_Task details:_
All of the data needs to be repeated exactly.

═════ Input for this task

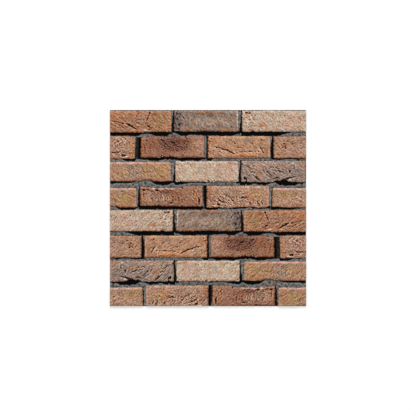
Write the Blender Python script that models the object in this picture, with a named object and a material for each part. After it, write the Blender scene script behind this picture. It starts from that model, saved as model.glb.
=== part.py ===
"""Peel and stick wall tile with a moulded brick face, lying flat on its adhesive side.

It is one sheet of vinyl: a thin mortar bed with the bricks standing up from it. Four
courses of bricks make a pattern. The pattern repeats down the tile, every second time
mirrored left to right, and the sheet is die-cut square through the bricks at its edges.

The origin is at the centre of the back face. +X runs to the right along the courses,
+Y up the wall and +Z out of the wall, towards the room.
"""

import math
from dataclasses import dataclass

import bmesh
import bpy

MM = 0.001

# The sheet
TILE_WIDTH = 305.0 * MM
TILE_HEIGHT = 305.0 * MM
BED_THICKNESS = 2.2 * MM

# The bricks, as they stand out of the bed
BRICK_LENGTH = 98.4 * MM
BRICK_HEIGHT = 32.9 * MM
BRICK_RELIEF = 2.8 * MM
BRICK_DRAFT = 0.4 * MM
BRICK_ARRIS = 0.6 * MM
CORNER_CUT = 1.4 * MM

# The joints between the bricks, and the strip of bed above the first course
HEAD_JOINT = 5.5 * MM
BED_JOINT = 5.75 * MM
TOP_STRIP = 1.6 * MM

# Where the first brick of a course starts, outside the tile's left edge
WHOLE_BOND_START = 3.0 * MM
HALF_BOND_START = 57.8 * MM

# How far the mirrored pattern stands to the left of the plain one
MIRROR_SHIFT = 1.6 * MM

# The hand-made unevenness of a brick's outline, as waves along its sides: how long each
# wave is, its share of the depth, and how far it is turned from one side to another
WANDER_DEPTH = 0.45 * MM
WANDER_WAVES = (
    (67.0 * MM, 0.40, 5.1),
    (26.0 * MM, 0.35, 8.3),
    (11.0 * MM, 0.25, 12.7),
)
SIDE_SEEDS = {"bottom": 0.0, "right": 0.25, "top": 0.5, "left": 0.75}
OUTLINE_STEP = 8.0 * MM
CLOSEST_POINTS = 0.9 * MM

COLOURS = {
    "mortar": (0.165, 0.170, 0.165),
    "terracotta": (0.349, 0.172, 0.099),
    "smoke": (0.270, 0.182, 0.137),
    "pink_tan": (0.480, 0.320, 0.230),
    "clay": (0.385, 0.215, 0.139),
    "umber": (0.258, 0.118, 0.073),
    "peach": (0.423, 0.222, 0.134),
    "ochre": (0.388, 0.220, 0.128),
    "sand": (0.519, 0.370, 0.270),
    "mauve": (0.288, 0.195, 0.153),
    "red_brown": (0.302, 0.148, 0.094),
}
BRICK_ROUGHNESS = 0.75


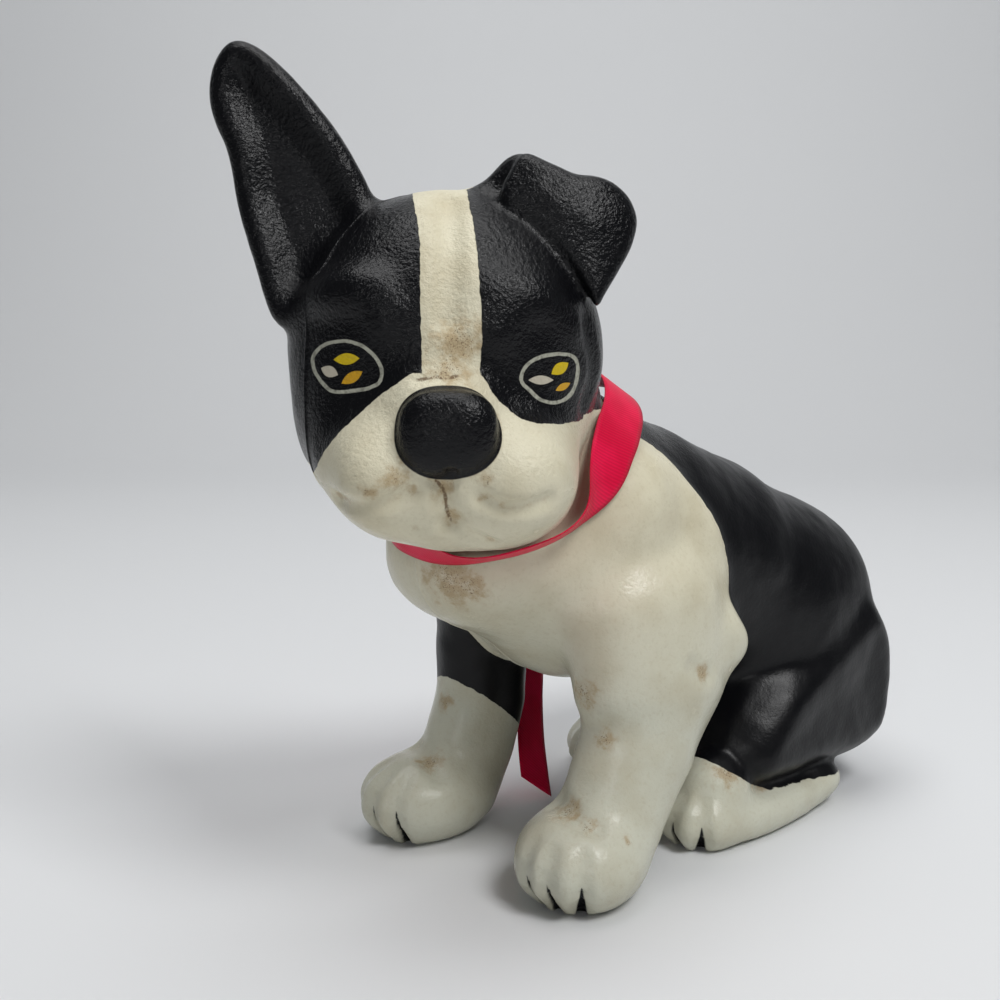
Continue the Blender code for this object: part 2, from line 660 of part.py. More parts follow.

══════════

_Result below:_
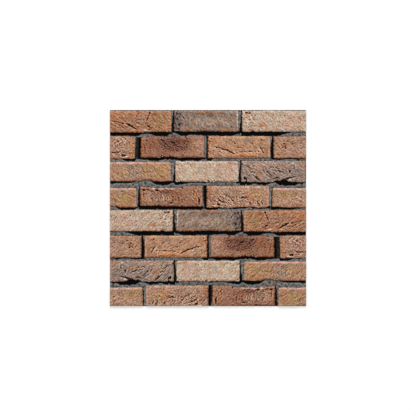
Write the Blender Python script that models the object in this picture, with a named object and a material for each part. After it, write the Blender scene script behind this picture. It starts from that model, saved as model.glb.
=== part.py ===
"""Peel and stick wall tile with a moulded brick face, lying flat on its adhesive side.

It is one sheet of vinyl: a thin mortar bed with the bricks standing up from it. Four
courses of bricks make a pattern. The pattern repeats down the tile, every second time
mirrored left to right, and the sheet is die-cut square through the bricks at its edges.

The origin is at the centre of the back face. +X runs to the right along the courses,
+Y up the wall and +Z out of the wall, towards the room.
"""

import math
from dataclasses import dataclass

import bmesh
import bpy

MM = 0.001

# The sheet
TILE_WIDTH = 305.0 * MM
TILE_HEIGHT = 305.0 * MM
BED_THICKNESS = 2.2 * MM

# The bricks, as they stand out of the bed
BRICK_LENGTH = 98.4 * MM
BRICK_HEIGHT = 32.9 * MM
BRICK_RELIEF = 2.8 * MM
BRICK_DRAFT = 0.4 * MM
BRICK_ARRIS = 0.6 * MM
CORNER_CUT = 1.4 * MM

# The joints between the bricks, and the strip of bed above the first course
HEAD_JOINT = 5.5 * MM
BED_JOINT = 5.75 * MM
TOP_STRIP = 1.6 * MM

# Where the first brick of a course starts, outside the tile's left edge
WHOLE_BOND_START = 3.0 * MM
HALF_BOND_START = 57.8 * MM

# How far the mirrored pattern stands to the left of the plain one
MIRROR_SHIFT = 1.6 * MM

# The hand-made unevenness of a brick's outline, as waves along its sides: how long each
# wave is, its share of the depth, and how far it is turned from one side to another
WANDER_DEPTH = 0.45 * MM
WANDER_WAVES = (
    (67.0 * MM, 0.40, 5.1),
    (26.0 * MM, 0.35, 8.3),
    (11.0 * MM, 0.25, 12.7),
)
SIDE_SEEDS = {"bottom": 0.0, "right": 0.25, "top": 0.5, "left": 0.75}
OUTLINE_STEP = 8.0 * MM
CLOSEST_POINTS = 0.9 * MM

COLOURS = {
    "mortar": (0.165, 0.170, 0.165),
    "terracotta": (0.349, 0.172, 0.099),
    "smoke": (0.270, 0.182, 0.137),
    "pink_tan": (0.480, 0.320, 0.230),
    "clay": (0.385, 0.215, 0.139),
    "umber": (0.258, 0.118, 0.073),
    "peach": (0.423, 0.222, 0.134),
    "ochre": (0.388, 0.220, 0.128),
    "sand": (0.519, 0.370, 0.270),
    "mauve": (0.288, 0.195, 0.153),
    "red_brown": (0.302, 0.148, 0.094),
}
BRICK_ROUGHNESS = 0.75


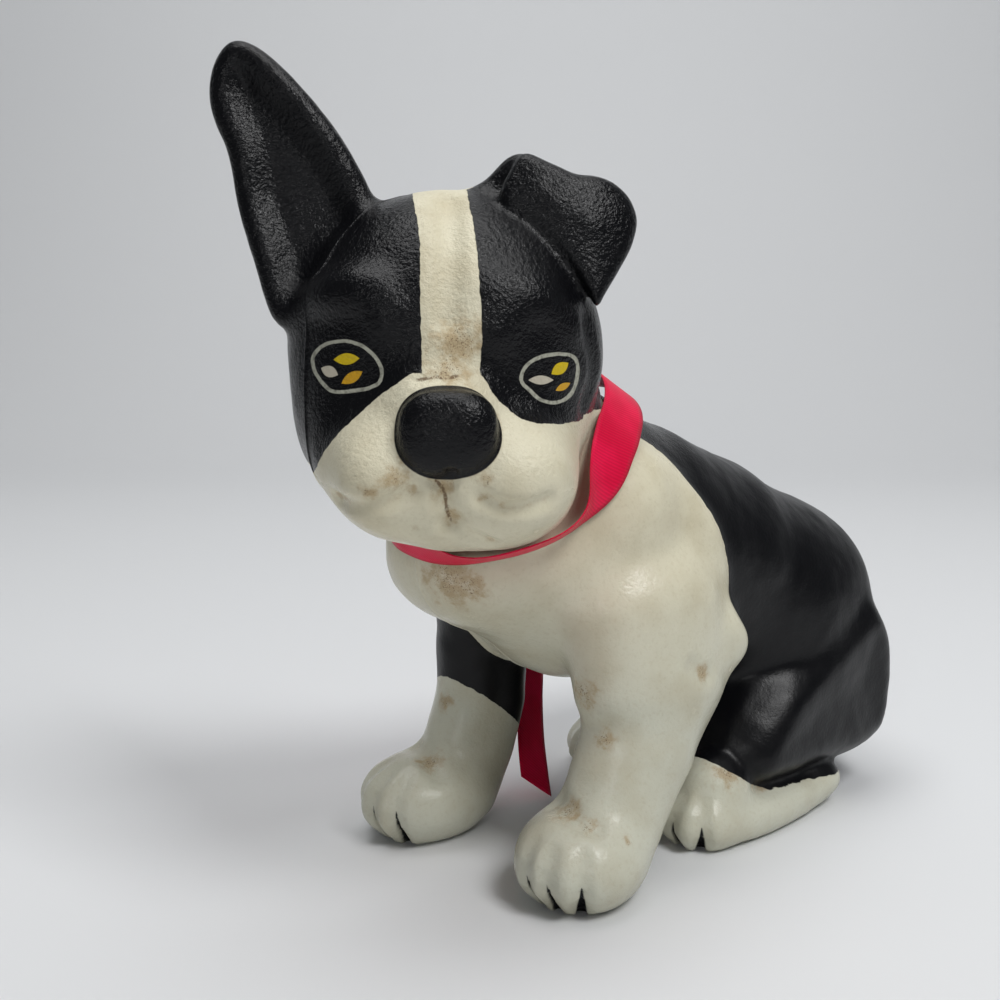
Continue the Blender code for this object: part 2, from line 660 of part.py. More parts follow.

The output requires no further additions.